The uptake of lung cancer in clinical practice has been limited. A 2014 survey of screening centers identified by the Lung Cancer Alliance Screening Centers of Excellence database found 203 screening centers.⁷⁰ However, centers were not widely distributed; 11 states had no identified screening centers and many states with high rates of lung cancer incidence and mortality had limited screening capacity, particularly in rural areas.⁷⁰ Additional concerns have been raised about having sufficient capacity for thoracic surgery.⁷¹ Being able to provide widespread access to high-quality screening, diagnostic, and treatment centers will be essential to effectively and equitably implementing screening.

Future of lung cancer screening

Guidelines and practices will likely evolve as more data become available on optimal strategies for selecting patients and managing abnormal images. Improvements in imaging and diagnostic techniques and treatments may make the screening process safer and more cost-effective. Expected decreases in smoking rates may reduce the number of people eligible for screening.⁷² Regardless, screening will require substantial resources so that the budget impact and effectiveness of community-based programs will need ongoing evaluation.

Fig. 2.

Lung cancer stage distribution and survival, SEER Cancer Statistics Review, 2006 to 2012.

Key Points.

• Lung cancer is the leading cause of cancer death in the United States

• Over 80% of lung cancer deaths are attributed to tobacco use suggesting the importance of primary prevention

• A U.S. trial showed that screening high-risk patients with low-dose CT scans reduced lung cancer mortality by 20% compared to chest radiography.

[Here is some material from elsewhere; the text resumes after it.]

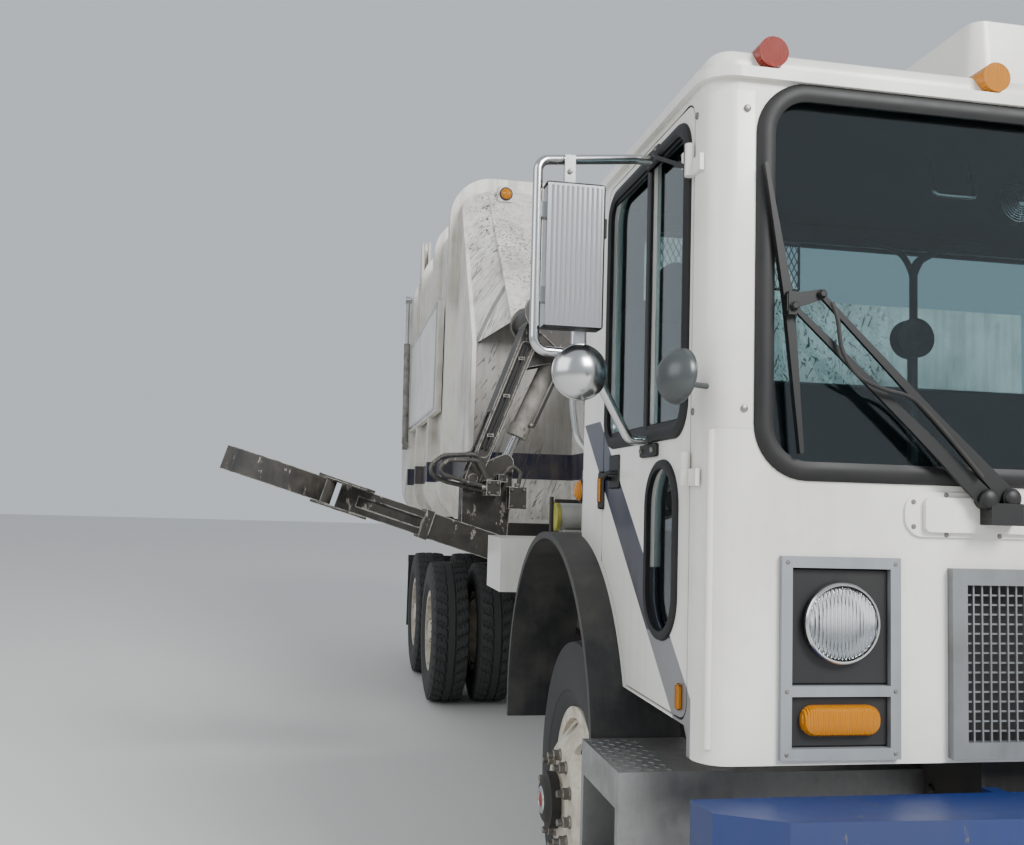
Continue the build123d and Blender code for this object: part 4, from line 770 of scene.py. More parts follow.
# Silver-grey bezel paint with a fine metal flake
BEZEL_GREY = Finish("bezel_grey_paint", "#8f9498", 0.45, metallic=0.35, grime="#55524c", grime_share=0.35)
# Black inside the lamp cells, so that the lamps stand out
CELL_BLACK = Finish("lamp_cell_black", "#141416", 0.5, grime="#33312e", grime_share=0.3)
# Galvanised mesh: grey metal, uneven
MESH_GREY = Finish("galvanised_mesh", "#85888a", 0.5, metallic=0.7, grime="#4d4a44", grime_share=0.5)
# Arm steel: black paint rubbed to bright bare edges
ARM_STEEL = Finish("arm_black_paint_worn_to_steel", "#2a2826", 0.5, grime="#6a6257", grime_share=0.45,
                   patch_mm=130.0, worn="#8d887f", worn_share=0.12, worn_mm=34.0, grain_mm=4.0,
                   grain_depth_mm=0.3, edge="#b9b5ac", edge_mm=7.0)
# Greasy cast steel: dark hollows and pale rubbed high spots
HEAD_STEEL = Finish("greasy_cast_steel", "#3d3a35", 0.5, metallic=0.25, grime="#1c1a17", grime_share=0.6,
                    patch_mm=70.0, worn="#98938a", worn_share=0.2, worn_mm=48.0, grain_mm=5.0,
                    grain_depth_mm=0.4, edge="#c4c0b7", edge_mm=7.0)
# Cylinder barrel paint: pale grey with oily patches
CYLINDER_GREY = Finish("hydraulic_barrel_paint", "#8e8b84", 0.45, grime="#3d362c", grime_share=0.7,
                       patch_mm=110.0, worn="#3a342d", worn_share=0.12)
# Hard chrome: the only mirror-bright line on the arm
ROD_CHROME = Finish("hard_chrome_rod", "#c9cacc", 0.12, metallic=1.0, grime="#5a564e", grime_share=0.2)
# Hydraulic hose rubber: dull black
HOSE_RUBBER = Finish("hydraulic_hose_rubber", "#1b1b1c", 0.55, grime="#57524a", grime_share=0.4)
# Weathered ribbed aluminium: mid grey and matt, the ribs just show
MIRROR_ALUMINIUM = Finish("ribbed_aluminium_back", "#85868a", 0.62, metallic=0.35, grime="#5d5a53",
                          grime_share=0.4)
# Polished stainless tube and bowls: they mirror sky and ground
STAINLESS = Finish("polished_stainless_steel", "#c3c4c4", 0.2, metallic=1.0, grime="#6d6a62", grime_share=0.2)
# Grey-green painted shell of the small round mirror
MIRROR_SHELL = Finish("grey_painted_mirror_shell", "#4a4f50", 0.3, metallic=0.4, grime="#55534c",
                      grime_share=0.3)
# Silvered glass: a clean mirror
SILVERED = Finish("silvered_mirror_glass", "#e8eaeb", 0.03, metallic=1.0, grime_share=0.0)
# Vacuum-coated reflector bowl behind the headlamp lens
REFLECTOR = Finish("vacuum_coated_reflector", "#e3e4e6", 0.08, metallic=1.0, grime_share=0.0)
# Near-black cab lining: partly the dark lining vinyl, partly painted shade inside the cab, which makes the
# cab look deep behind the glass
CAB_LINING_AND_SHADE = Finish("cab_lining_and_painted_shade", "#141b1f", 0.7, grime="#171615", grime_share=0.3)
# Seat and dash vinyl: dark grey with a dull sheen
INTERIOR_VINYL = Finish("interior_grey_vinyl", "#2c2d30", 0.6, grime="#1b1a19", grime_share=0.4)
# Packer plate: steel scoured bright by refuse, stained brown
PACKER_STEEL = Finish("packer_abraded_steel", "#6f6a62", 0.5, metallic=0.6, grime="#4a3c2e", grime_share=0.6,
                      worn="#a19b90", worn_share=0.2)
# Blank painted sign panel: smooth and clean beside the beaten body
SIGN_WHITE = Finish("blank_sign_panel", "#e3e1dc", 0.35, grime="#8a8375", grime_share=0.3, coat=0.2)
# Red rubber oil plug in the hub cap
RED_PLUG = Finish("red_hub_oil_plug", "#8c2a22", 0.35, grime="#4a3a34", grime_share=0.3)

# Blue-green tinted safety glass: clear with a smooth reflection
CAB_GLASS = ClearGlass("tinted_cab_glass", "#b6ccd0", 0.015)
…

• The U.S. Preventive Services Task Force recommends annual lung cancer screening for high-risk patients (30 pack-years, current or quit within 15 years) from age 55 to 80

• Centers for Medicare and Medicaid will cover screening but requires programs to engage patients in shared decision making, offer smoking cessation, and report data to a central registry.

Synopsis.

Lung cancer is the leading cause of cancer death in the United States. Over 80% of these deaths are attributed to tobacco use and primary prevention can effectively reduce the cancer burden. The National Lung Screening Trial (NLST) showed that low-dose CT (LDCT) screening could reduce lung cancer mortality in high-risk patients by 20% compared to chest radiography. The U.S. Preventive Services Task Force recommends annual LDCT screening for persons ages 55–80 with a 30-pack-year smoking history, either currently smoking or having quit within 15 years. The Centers for Medicare and Medicaid will cover LDCT screening though requires programs to engage patients in shared decision making, offer smoking cessation, meet stringent criteria for performing and interpreting images, and to report data to a central registry. These registry data will help determine whether community-based programs can safely, effectively, and economically implement screening.